Why for instance cannot we countenance a process through which sincere, inclusive, progressive political dialogue to address these underlying grievances occurs in parallel to the expedited released of these IDPs? Or is it the case that in private, the government acutely realises that the violence resulting from the supine proposals of the APRC, or the vacuity of the President’s ideas for power-sharing, can only be contained through continued internment of these peoples, under the canard that it is for their own security and safety? Why cannot we think of an alternative? Is it really too fantastic to design a peace process, championed by a government in a position of unprecedented political power and a deified President, that embraces extremist ideologies, including violent secessionism, in the one way that they cannot endure – inclusive dialogue. The outcomes of such participatory dialogue, where through consensus vital concerns of regarding reconciliation, dignity, development, rights, gender, governance and peacebuilding can be met, is the best guarantee against violence arising from marginalisation and discrimination. Sadly though, it is not a process we will see under the Rajapakse administration. Instead, what we have are, at best, patronising policies that are an affront to dignity and intelligence alike.

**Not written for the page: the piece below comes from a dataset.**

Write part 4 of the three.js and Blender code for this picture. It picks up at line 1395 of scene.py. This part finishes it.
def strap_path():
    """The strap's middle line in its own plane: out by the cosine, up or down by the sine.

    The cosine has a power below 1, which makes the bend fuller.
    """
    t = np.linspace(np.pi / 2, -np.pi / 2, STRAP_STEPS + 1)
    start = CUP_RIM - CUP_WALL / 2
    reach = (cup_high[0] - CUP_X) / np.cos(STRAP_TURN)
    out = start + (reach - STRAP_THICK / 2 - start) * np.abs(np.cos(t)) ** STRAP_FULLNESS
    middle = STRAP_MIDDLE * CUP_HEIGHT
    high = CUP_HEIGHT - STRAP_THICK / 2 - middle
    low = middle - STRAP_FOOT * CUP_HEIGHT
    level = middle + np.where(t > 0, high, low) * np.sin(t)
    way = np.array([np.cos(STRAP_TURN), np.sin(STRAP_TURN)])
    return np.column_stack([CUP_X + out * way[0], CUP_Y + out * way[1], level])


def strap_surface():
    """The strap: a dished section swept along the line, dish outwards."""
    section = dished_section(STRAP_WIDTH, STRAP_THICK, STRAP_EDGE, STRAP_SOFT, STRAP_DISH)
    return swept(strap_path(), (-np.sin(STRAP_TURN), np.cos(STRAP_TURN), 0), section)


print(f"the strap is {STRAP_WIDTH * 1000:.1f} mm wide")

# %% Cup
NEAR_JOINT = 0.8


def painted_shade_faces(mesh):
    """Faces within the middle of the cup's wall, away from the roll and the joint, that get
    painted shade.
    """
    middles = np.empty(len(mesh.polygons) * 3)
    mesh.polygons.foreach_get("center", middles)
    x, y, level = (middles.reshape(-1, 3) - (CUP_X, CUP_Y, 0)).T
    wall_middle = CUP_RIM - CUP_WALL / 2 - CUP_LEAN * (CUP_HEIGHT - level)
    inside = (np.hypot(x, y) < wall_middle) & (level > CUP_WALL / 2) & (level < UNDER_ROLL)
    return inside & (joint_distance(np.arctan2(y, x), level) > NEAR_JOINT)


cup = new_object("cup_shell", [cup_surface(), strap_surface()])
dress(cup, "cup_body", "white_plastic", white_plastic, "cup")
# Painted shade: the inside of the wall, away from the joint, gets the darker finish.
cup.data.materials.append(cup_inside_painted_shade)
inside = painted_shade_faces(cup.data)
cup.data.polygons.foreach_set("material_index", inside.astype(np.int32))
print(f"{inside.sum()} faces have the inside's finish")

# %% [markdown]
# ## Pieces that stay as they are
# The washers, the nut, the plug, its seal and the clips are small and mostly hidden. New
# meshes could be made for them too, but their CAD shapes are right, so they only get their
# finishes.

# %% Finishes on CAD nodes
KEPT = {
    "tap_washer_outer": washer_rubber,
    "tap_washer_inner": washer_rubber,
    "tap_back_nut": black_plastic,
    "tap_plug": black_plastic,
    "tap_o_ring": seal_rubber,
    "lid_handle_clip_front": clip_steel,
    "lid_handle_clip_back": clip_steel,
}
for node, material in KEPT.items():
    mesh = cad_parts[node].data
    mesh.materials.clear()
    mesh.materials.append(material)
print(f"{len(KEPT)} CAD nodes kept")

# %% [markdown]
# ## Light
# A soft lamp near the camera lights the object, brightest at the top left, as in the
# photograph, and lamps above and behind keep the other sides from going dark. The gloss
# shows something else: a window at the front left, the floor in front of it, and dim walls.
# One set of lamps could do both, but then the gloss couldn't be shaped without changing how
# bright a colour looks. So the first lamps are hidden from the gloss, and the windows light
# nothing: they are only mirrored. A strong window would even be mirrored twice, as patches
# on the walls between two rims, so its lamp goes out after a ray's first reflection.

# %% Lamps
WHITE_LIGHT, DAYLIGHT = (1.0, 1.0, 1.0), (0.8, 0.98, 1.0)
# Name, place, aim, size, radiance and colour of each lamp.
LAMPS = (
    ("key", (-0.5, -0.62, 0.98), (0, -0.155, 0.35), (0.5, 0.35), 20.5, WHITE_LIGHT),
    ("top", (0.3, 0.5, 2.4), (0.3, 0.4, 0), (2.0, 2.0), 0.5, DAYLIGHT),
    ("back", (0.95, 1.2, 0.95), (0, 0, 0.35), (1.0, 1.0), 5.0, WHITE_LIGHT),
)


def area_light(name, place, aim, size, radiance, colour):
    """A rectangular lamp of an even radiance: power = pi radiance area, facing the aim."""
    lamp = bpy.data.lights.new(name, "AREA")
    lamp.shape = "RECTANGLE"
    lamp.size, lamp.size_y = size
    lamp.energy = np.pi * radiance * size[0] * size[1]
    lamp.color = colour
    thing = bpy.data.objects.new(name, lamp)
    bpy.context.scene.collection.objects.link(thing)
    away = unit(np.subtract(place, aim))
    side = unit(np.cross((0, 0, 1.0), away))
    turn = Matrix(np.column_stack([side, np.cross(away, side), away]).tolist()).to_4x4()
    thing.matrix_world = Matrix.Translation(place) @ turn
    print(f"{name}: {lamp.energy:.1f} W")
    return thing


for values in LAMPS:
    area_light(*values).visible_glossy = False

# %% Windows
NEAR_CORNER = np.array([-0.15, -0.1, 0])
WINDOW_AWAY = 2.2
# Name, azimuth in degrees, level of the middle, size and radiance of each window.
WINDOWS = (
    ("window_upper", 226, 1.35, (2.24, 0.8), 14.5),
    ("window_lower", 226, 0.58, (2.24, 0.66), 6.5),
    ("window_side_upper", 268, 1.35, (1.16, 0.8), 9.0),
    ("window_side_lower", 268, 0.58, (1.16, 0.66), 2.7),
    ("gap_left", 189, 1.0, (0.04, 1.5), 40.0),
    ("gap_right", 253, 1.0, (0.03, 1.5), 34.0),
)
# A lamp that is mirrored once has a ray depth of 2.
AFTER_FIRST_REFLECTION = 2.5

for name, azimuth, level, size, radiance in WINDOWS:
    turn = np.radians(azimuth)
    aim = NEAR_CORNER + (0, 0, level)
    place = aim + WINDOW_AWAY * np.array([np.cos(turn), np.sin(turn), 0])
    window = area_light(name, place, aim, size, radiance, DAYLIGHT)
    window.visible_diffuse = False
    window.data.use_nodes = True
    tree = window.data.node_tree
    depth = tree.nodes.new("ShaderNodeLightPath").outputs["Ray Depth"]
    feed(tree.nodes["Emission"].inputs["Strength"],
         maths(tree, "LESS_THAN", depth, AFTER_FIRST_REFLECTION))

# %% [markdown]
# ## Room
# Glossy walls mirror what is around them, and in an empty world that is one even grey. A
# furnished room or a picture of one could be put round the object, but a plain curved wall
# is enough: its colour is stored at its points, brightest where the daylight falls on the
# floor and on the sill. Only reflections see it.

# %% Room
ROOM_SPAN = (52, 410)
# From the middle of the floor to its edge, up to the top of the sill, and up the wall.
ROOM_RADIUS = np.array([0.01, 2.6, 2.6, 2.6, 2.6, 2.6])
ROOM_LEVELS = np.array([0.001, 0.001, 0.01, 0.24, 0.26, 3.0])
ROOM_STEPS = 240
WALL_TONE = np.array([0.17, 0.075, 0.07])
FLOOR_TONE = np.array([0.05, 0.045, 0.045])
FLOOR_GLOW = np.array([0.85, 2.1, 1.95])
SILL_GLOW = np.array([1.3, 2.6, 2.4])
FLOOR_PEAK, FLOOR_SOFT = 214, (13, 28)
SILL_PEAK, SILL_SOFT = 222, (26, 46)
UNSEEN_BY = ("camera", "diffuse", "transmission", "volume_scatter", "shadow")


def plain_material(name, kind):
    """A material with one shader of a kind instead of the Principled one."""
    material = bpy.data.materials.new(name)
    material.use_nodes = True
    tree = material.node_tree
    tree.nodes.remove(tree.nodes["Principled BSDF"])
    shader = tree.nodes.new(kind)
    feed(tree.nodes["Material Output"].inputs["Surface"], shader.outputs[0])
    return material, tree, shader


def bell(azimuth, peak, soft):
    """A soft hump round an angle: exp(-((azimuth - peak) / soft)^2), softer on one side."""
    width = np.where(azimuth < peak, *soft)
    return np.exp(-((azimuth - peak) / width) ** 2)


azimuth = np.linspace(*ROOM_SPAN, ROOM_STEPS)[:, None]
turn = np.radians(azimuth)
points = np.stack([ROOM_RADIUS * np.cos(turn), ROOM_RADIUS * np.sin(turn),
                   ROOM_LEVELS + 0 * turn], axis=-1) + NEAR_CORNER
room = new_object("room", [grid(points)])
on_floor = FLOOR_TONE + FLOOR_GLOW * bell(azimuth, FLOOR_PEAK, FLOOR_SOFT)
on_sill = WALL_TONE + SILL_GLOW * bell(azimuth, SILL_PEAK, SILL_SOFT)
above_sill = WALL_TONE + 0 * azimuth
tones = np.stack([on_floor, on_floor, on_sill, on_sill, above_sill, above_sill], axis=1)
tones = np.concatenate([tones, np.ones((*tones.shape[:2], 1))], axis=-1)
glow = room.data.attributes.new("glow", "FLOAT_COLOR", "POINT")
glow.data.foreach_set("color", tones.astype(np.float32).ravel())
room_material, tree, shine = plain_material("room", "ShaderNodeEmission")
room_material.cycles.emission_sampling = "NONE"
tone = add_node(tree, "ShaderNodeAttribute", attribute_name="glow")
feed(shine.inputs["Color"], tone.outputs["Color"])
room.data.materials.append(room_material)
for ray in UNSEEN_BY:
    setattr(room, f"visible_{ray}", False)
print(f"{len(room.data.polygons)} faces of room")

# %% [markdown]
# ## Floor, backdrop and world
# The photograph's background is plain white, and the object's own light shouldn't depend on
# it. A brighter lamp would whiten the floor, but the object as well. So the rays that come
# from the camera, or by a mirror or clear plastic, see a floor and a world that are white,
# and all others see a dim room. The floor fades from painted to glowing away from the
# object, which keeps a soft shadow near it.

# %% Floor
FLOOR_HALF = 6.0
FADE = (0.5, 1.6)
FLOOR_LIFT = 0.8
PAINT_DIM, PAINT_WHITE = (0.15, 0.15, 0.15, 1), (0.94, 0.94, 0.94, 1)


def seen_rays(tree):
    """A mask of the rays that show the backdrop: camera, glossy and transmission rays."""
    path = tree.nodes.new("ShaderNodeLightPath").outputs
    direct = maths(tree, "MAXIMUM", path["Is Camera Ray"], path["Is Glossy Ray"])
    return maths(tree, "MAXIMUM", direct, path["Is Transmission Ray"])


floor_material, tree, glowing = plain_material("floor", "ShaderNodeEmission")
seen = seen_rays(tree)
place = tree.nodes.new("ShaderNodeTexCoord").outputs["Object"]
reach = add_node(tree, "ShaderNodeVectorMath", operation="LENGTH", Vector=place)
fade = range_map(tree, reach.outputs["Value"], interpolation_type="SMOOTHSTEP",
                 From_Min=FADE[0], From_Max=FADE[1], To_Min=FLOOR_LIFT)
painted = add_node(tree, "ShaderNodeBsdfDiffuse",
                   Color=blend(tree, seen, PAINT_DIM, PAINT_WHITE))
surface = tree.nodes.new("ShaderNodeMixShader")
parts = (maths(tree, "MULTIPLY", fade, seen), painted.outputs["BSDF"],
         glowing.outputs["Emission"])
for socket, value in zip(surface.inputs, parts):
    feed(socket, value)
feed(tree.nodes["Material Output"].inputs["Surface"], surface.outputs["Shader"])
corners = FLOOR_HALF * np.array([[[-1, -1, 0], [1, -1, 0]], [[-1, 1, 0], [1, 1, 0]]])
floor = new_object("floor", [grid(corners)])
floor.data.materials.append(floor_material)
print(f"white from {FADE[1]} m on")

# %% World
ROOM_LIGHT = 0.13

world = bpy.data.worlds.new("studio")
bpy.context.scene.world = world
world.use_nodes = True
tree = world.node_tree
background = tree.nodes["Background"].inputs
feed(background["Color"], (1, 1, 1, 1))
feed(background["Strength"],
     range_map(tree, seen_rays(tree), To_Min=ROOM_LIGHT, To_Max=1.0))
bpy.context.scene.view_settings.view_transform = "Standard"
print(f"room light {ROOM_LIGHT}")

What we lack more than the means to take care of those interned is the emphasis that that these are lives worth treating with dignity and humaneness. In continuing to see these people through the lens of war, we not only deracinate their hope, we undermine all our futures. Hotel, voluntary organisations, blue-chip companies and NGOs are all struggling to help those interned but must realise that they are not supporting a peace process. Keeping those interned alive to survive another day in these camps misses the point of peacebuilding, though it serves to satiate our conscience. It is our deep, private fear of what may become of these people when they respond to and remember (and they will) the violence meted out to them today that compels charity and action. This is not really helping peacebuilding, for it is a cowardly escapism adorned as humanitarian aid.

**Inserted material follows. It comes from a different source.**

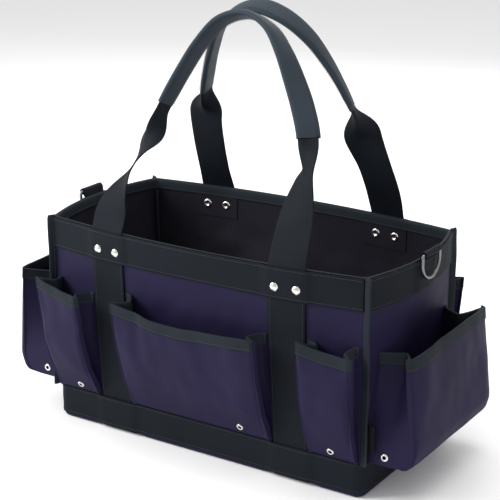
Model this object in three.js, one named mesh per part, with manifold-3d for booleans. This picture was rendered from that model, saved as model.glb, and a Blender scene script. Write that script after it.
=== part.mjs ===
// Garden tool bag: an open box of coated navy cloth on a board base, trimmed with dark webbing,
// with bellows pockets on all four sides, two carrying handles and a D-ring at each end.
// Millimetres, +Z up. The front faces -Y. The origin is on the floor, under the middle of the bag.

import * as THREE from "three";
import { ConvexGeometry } from "three/addons/geometries/ConvexGeometry.js";
import { mergeVertices } from "three/addons/utils/BufferGeometryUtils.js";
import Module from "manifold-3d";

const wasm = await Module();
wasm.setup();
const { clamp, degToRad, lerp, smoothstep } = THREE.MathUtils;

// ---- Driving dimensions ----

const bag = { width: 446, depth: 216, height: 270 }; // the navy shell, over its outer faces
const bowed = 20; // how far the rim swells out at the middle of each side
const gap = 0.5; // between layers that touch on the real bag
const cloth = 1.5; // coated navy cloth with its seam plies
const liningCloth = 1;
const board = 2;
const tape = 1.6; // webbing of the bands round the rim and the base
const tapeWidth = 38;
const strap = { thickness: 2, width: 48, centre: 128 }; // the two straps that carry the load
const baseBand = { bottom: 6, top: 6 + tapeWidth };
const facing = { height: 12 }; // the tape sewn round the inside of the rim
const seam = { start: 1.2, thickness: 2.8, length: 9.2, above: 1 }; // bound seam up each corner

const rivet = { below: 24, spacing: 28, shank: 1.8, hole: 2.4, cap: 5.5, washer: 6 };
const eyelet = { outer: 4.75, inner: 2.4, neck: 2.9, hole: 3.3, above: 10 };

// Each pocket is drawn on a wall that faces -Y: its middle and half width along the wall, the heights
// of its bottom, front lip and back corners, and how deep it stands out at the bottom, at its belly
// (depth and height) and at the lip.
const facePockets = [
  { place: "left", middle: -186.5, half: 32, belly: [23, 82], topDepth: 38, eyeletAt: 6 },
  { place: "centre", middle: 0, half: 102, belly: [20, 82], topDepth: 32, eyeletAt: 62 },
  { place: "right", middle: 186.5, half: 32, belly: [19, 82], topDepth: 30, eyeletAt: 0 },
].map((p) => ({ ...p, bottom: 45.5, bottomDepth: 4, lip: 186, corner: 194 }));
const endPocket = {
  middle: 0,
  half: 103,
  bottom: 48,
  bottomDepth: 60,
  belly: [63, 70],
  lip: 187,
  topDepth: 50,
  corner: 188,
};
const endEyeletOut = 26; // from the end wall to the eyelet in an end pocket's gusset
const lipTape = { height: 13, thickness: 1 };
const label = { thickness: 0.9, start: 3.6, out: 12, bottom: 60, height: 36 };

const lean = { top: 544, inset: 15 }; // the grips meet over the middle of the bag, at this height
const grip = { web: [24, 4], inside: [25.4, 5.4], outside: [28, 8.4], chamfer: 2.4 };

const ring = { wire: 2, half: 22, drop: 31, corner: 4, above: 7.5, out: 7.2, seam: 0.3 };
const ringLoop = { inner: 2.8, outer: 4.4, width: tapeWidth, tail: 28 };

const half = { x: bag.width / 2, y: bag.depth / 2 };
const bandLayer = gap + strap.thickness + gap; // the bands lie over the straps, this far out
const baseBottom = strap.thickness + gap;
const baseTop = baseBottom + cloth;
const wallBottom = baseTop + gap;
const boardTop = baseTop + gap + board;
const liningInset = cloth + gap; // the lining's outer face, inside the shell's

// ---- Materials ----

const finish = (color, roughness, metalness = 0) => new THREE.MeshStandardMaterial({ color, roughness, metalness });
const navy = finish(0x2b2a44, 0.55);
const blackLining = finish(0x17161b, 0.8);
const webbing = finish(0x262b30, 0.85);
const gripCover = finish(0x3a4855, 0.7);
const nickel = finish(0xc9ccd0, 0.25, 1);
const boardPlastic = finish(0x2a2a2c, 0.6);
const labelCloth = finish(0x101013, 0.8);

// ---- Solids and cuts ----

// A closed geometry as a solid that can be joined and cut.
function solid(geometry) {
  const source = geometry.index ? geometry.toNonIndexed() : geometry;
  const bare = new THREE.BufferGeometry();
  bare.setAttribute("position", source.getAttribute("position"));
  const merged = mergeVertices(bare, 1e-4);
  return new wasm.Manifold(
    new wasm.Mesh({
      numProp: 3,
      vertProperties: merged.attributes.position.array,
      triVerts: new Uint32Array(merged.index.array),
    }),
  );
}

function geometryOf(manifold) {
  const mesh = manifold.getMesh();
  const geometry = new THREE.BufferGeometry();
  geometry.setAttribute("position", new THREE.BufferAttribute(mesh.vertProperties, 3));
  geometry.setIndex(new THREE.BufferAttribute(mesh.triVerts, 1));
  return geometry;
}

function cut(geometry, tools) {
  return geometryOf(tools.reduce((left, tool) => left.subtract(solid(tool)), solid(geometry)));
}

// A block between two corners.
function block([x0, y0, z0], [x1, y1, z1]) {
  const box = new THREE.BoxGeometry(x1 - x0, y1 - y0, z1 - z0);
  return box.translate((x0 + x1) / 2, (y0 + y1) / 2, (z0 + z1) / 2);
}

// A block centred on the origin in plan.
function slab(reachX, reachY, bottom, top) {
  return block([-reachX, -reachY, bottom], [reachX, reachY, top]);
}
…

The knee-jerk reaction of government would be to brand such concerns as the unpatriotic whimpers of the new and only minority in Sri Lanka. But who are they to define peace for us, and at such great cost to our peoples? This is not some Western agenda to propose, a Christian conspiracy to shun or an NGO canard to violently counter. This is essential to our future, our identity and peace. It is the firmament of our identity, the key to all our dignity and national pride. The internment of these peoples is simply wrong. It defies all logic of peacebuilding. It is the result of an insecure, insincere government that treats its peoples as terrorists or patriots and within that limited frame sees them, for all its rhetoric, as Sinhala Buddhist or suspect minorities and outsiders. This egregious internment, coupled with the worsening censorship of dissent, the unbridled violence of brutish government ministers openly claiming the murder and violence against journalists, a prudish, enforced, inauthentic morality and an overwhelming hypocrisy reminds us of the worst duplicity of the erstwhile LTTE in saying one thing, and doing quite another.

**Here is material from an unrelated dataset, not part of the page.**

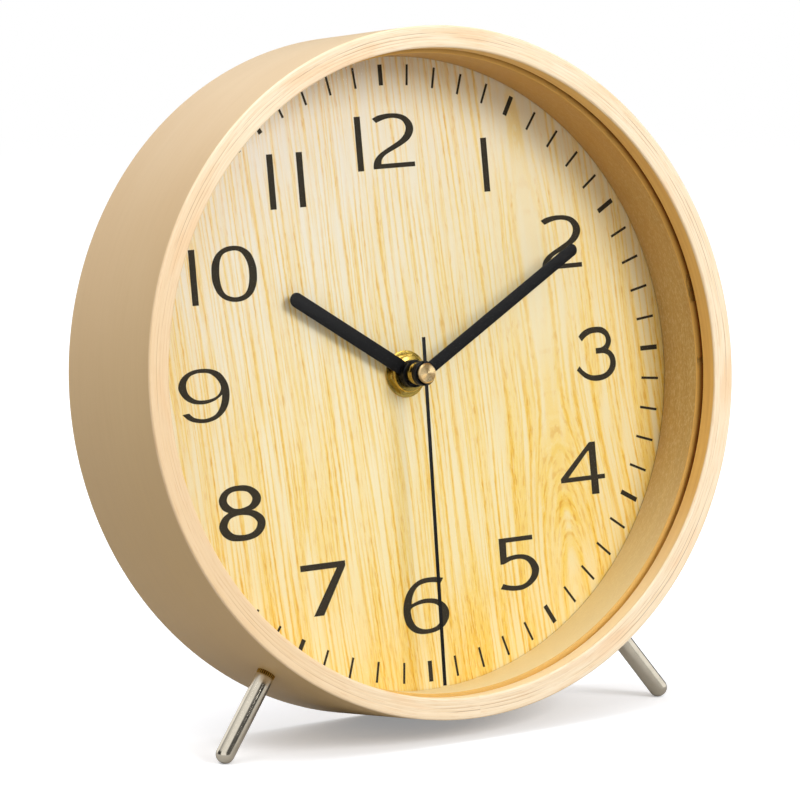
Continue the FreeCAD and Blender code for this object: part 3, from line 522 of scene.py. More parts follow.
KNURLS = 26
FINISH = {
    "bent_plywood": bent_plywood(),
    "liner_wood": liner_wood(),
    "dial_veneer": dial_veneer(),
    "fibreboard": fibreboard(),
    "lens_glass": lens_glass(),
    "polished_nickel": metal("polished_nickel", "efe6d4", "d3cab8", 0.14, (1, 1, 40)),
    "brass": metal("brass", "d9bd66", "a88a34", 0.24),
    "knurled_brass": metal("knurled_brass", "c9a050", "9c7428", 0.3, knurls=KNURLS),
    "turned_brass": metal("turned_brass", "f2dcae", "e0bd82", 0.3, turned_face=0.75),
    "black_rubber": plastic("black_rubber", "1c1c1c", "262626", 0.8, 0.5, 0.02),
    "black_hand_paint": hand_paint(),
    "dial_ink": dial_ink(),
    "black_plastic": plastic("black_plastic", "1d1e20", "26272a", 0.5, 0.25, 0.015),
    "white_plastic": plastic("white_plastic", "e9e6dd", "d9d5c9", 0.4),
    "steel": metal("steel", "c9cbcd", "a9abad", 0.3, (30, 1, 1)),
    "magnet": metal("magnet", "6c6d70", "505155", 0.45),
    "copper_wire": striped("copper_wire", "c46a34", "8a3f1c", 0.25, 0.3, 1.0),
    "green_board": plastic("green_board", "1f5d3a", "184a2e", 0.4),
    "black_resin": plastic("black_resin", "18181a", "222224", 0.35),
    "crystal_can": metal("crystal_can", "dfe0e0", "bfc2c4", 0.25, (1, 30, 1)),
    "battery_sleeve": sleeve(),
}


# Shapes

# Points closer together than the first are one, and points nearer the axis than the second are on
# it, in mm.
SAME_POINT = 1e-5
AT_AXIS = 1e-9


def rounded_corners(corners, steps=5):
    """Points round a run of corners, each (x, y) or (x, y, rounding), joined in a ring."""
    points = []
    for spot, corner in enumerate(corners):
        here = Vector(corner[:2])
        size = corner[2] if len(corner) > 2 else 0
        if not size:
            points.append(here)
            continue
        back = (Vector(corners[spot - 1][:2]) - here).normalized()
        ahead = (Vector(corners[(spot + 1) % len(corners)][:2]) - here).normalized()
        half = back.angle(ahead) / 2
        reach = size / math.tan(half)
        middle = here + (back + ahead).normalized() * (size / math.sin(half))
        first = here + back * reach - middle
        sweep = first.angle_signed(here + ahead * reach - middle)
        for step in range(steps + 1):
            swung = first.copy()
            swung.rotate(Matrix.Rotation(-sweep * step / steps, 2))
            points.append(middle + swung)
    return points


def tidied(shape, name, sharp=32):
    """The mesh of a bmesh drawn in mm, with its faces turned out and its edges kept crisp."""
    bmesh.ops.remove_doubles(shape, verts=shape.verts, dist=SAME_POINT)
    bmesh.ops.recalc_face_normals(shape, faces=shape.faces)
    bmesh.ops.scale(shape, vec=(MM,) * 3, verts=shape.verts)
    mesh = bpy.data.meshes.new(name)
    shape.to_mesh(mesh)
    shape.free()
    mesh.shade_smooth()
    mesh.set_sharp_from_angle(angle=math.radians(sharp))
    return mesh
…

To then believe Kohona’s and this government’s convoluted logic then would be as tragic as the belief that they are even remotely interested in, much less capable of, peacebuilding. This would not, sadly, be the first time a government hugely competent in war and ultimately victorious would fail terribly at rebuilding polity and society after protracted violence.
It is tragically a lesson we may have to learn the hard way.